Атмосферу Серебряного века во многом создают блоковские образы. Это и «Фабрика» («…а ведь на самом деле там наверняка же склады, заборы, какая-нибудь гадкая фабричонка выплевывает перламутрово-ядовитые отходы, свалка дымится вонючим тлеющим дымом, или что-нибудь ещё, безнадежное, окраинное, пошлое»), и несколько вольный пересказ «Незнакомки» («…и пусть идет она, натягивая длинную перчатку, по брусчатой мостовой, узко ставя ноги, узко переступая черными тупоносыми туфлями с круглыми, как яблоко, каблуками, в маленькой круглой шляпке с вуалькой, сквозь притихшую морось петербургского утра»).
Примечательна и перекличка имени главной героини (Веры Васильевны) с именем Анны Ахматовой. «Ахматовское АА заменяется толстовским ВВ», – пишут О. В. и Е. А. Богдановы. Однако более значима семантика, заключенная в имени главной героини. Её пение, она сама – олицетворение безусловной любви и неиссякаемой веры, способной преодолеть пустоту жизни и одиночество.
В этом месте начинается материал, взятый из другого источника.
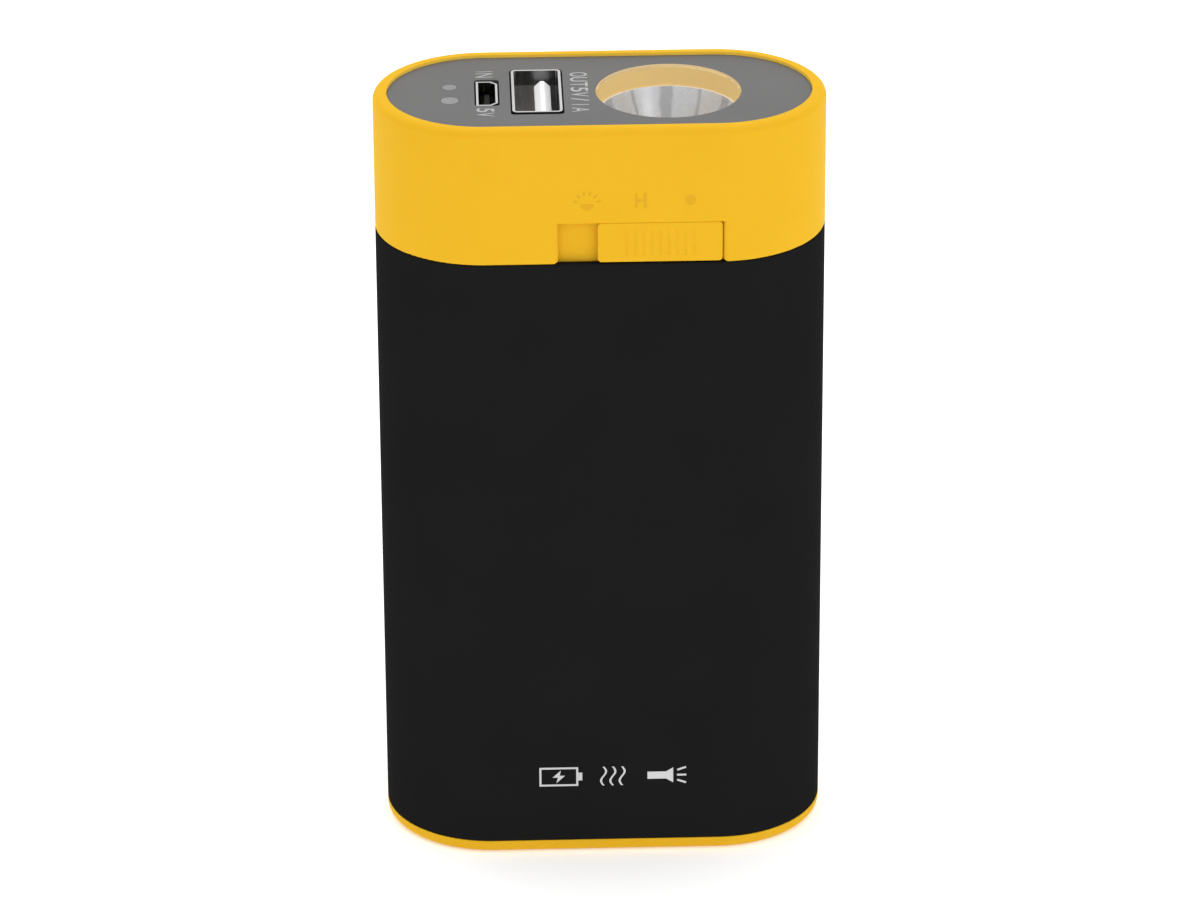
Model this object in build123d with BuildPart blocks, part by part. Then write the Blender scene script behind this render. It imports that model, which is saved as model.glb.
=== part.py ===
"""Pocket power bank with a hand warmer and a torch, as an assembly of separate pieces.

A yellow head and a yellow base cap close a black aluminium tube of stadium section. Two 18650 cells
stand in a chassis inside the tube, with a heater film on each flat wall. The head carries the board,
the output and input sockets, the torch, two light pipes and a three-position slide switch.

Millimetres, +Z up. The origin is the middle of the base's underside, and the switch faces -Y.
"""

from build123d import *
import os

os.makedirs("parts", exist_ok=True)

# ---------------------------------------------------------------- overall sizes
body_width = 52.0  # X, over the two round ends
body_depth = 25.4  # Y, front to back
overall_height = 92.5
head_height = 16.4  # the yellow head, from the tube to the rim
base_flange_height = 1.6  # the yellow band that shows under the tube
tube_wall = 1.0

# ---------------------------------------------------------------- housing details
base_edge_radius = 1.1
base_floor = 2.0
head_wall = 1.8
head_rim_radius = 0.9
head_lip_radius = 0.3
deck_thickness = 1.6
skirt_wall = 1.2
skirt_depth = 4.0  # how far head and base reach into the tube
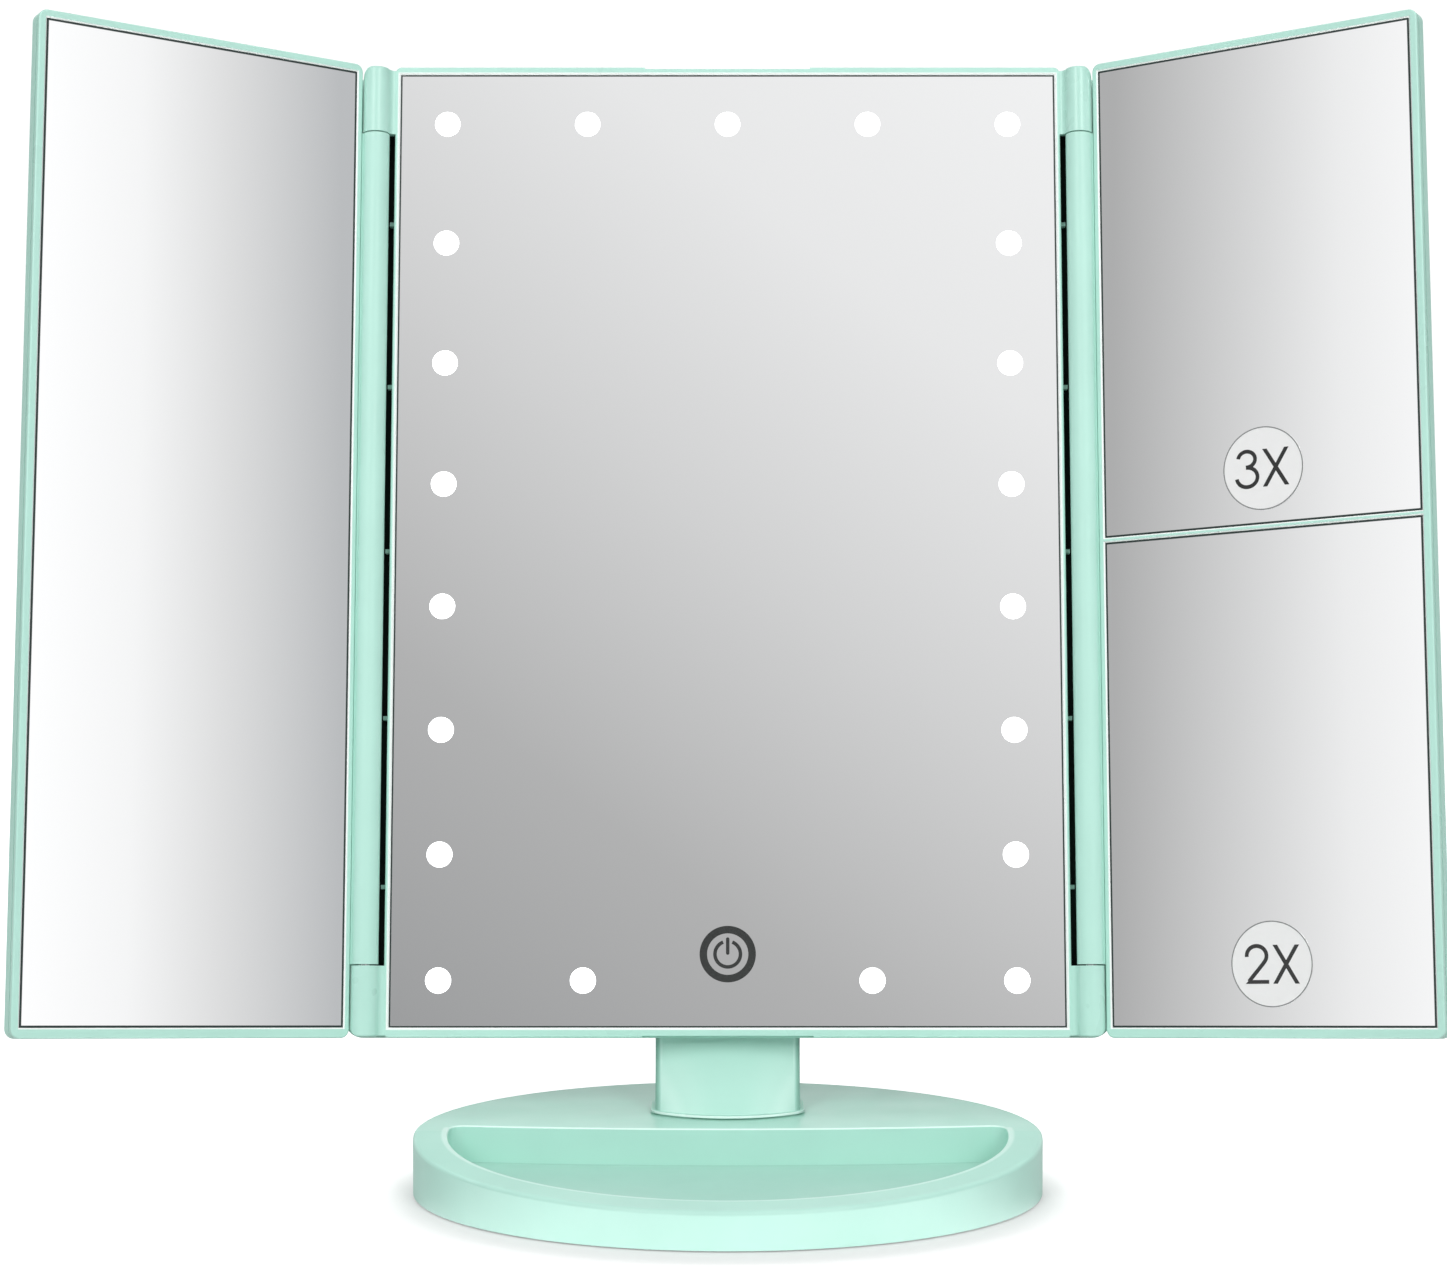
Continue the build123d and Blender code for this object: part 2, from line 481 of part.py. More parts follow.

Несколько болезненное и самоотрешённое влечение Симеонова к фантомному образу Веры Васильевны, его стремление прикоснуться к прекрасному есть ни что иное, как попытка преодолеть собственную маленькость. Но и этот традиционный мотив возвышения человеческой души посредством искусства преодолевается в рассказе Толстой. Ироническая тональность повествования не преодолевается даже в самых трогательных эпизодах мечтаний Симеонова, в момент его слияния с голосом Веры Васильевны. Сакральное время, когда главный герой слушает пение Веры Васильевны, всякий раз сопрягается с бытовыми и даже несколько низменными действиями. Устанавливая граммофон и формируя некое духовное пространство для голоса певицы, Симеонов очерчивает таким образом ещё один круг – бытовой: он ставил чайник, доставал кружку и нарезал плавленые сырки, наслаждаясь и «радуясь, что никто не потревожит драгоценного свидания с Верой Васильевной».
Интересно и то, что Симеонов, будучи переводчиком, не придает особой ценности литературе. По его определению, книги – «нудные» и «никому не нужные». Разбросанные по комнате, потерянные в пыли и беспорядке, они утрачивают всякую духовность и служат лишь предметно-физической опорой: так, Симеонов подбирал «нужную по толщине книгу, чтобы подсунуть под хромой уголок» граммофона. Казалось бы, эта приобщенность к прекрасному должна возвысить героя, выделить его, однако она, наоборот, порождает ироническое снижение. Это усиливает ту долю странности в герое: вместо того, чтобы найти счастье и любовь в реальном мире, герой бежит в мир прошлого, в мир своих фантазий.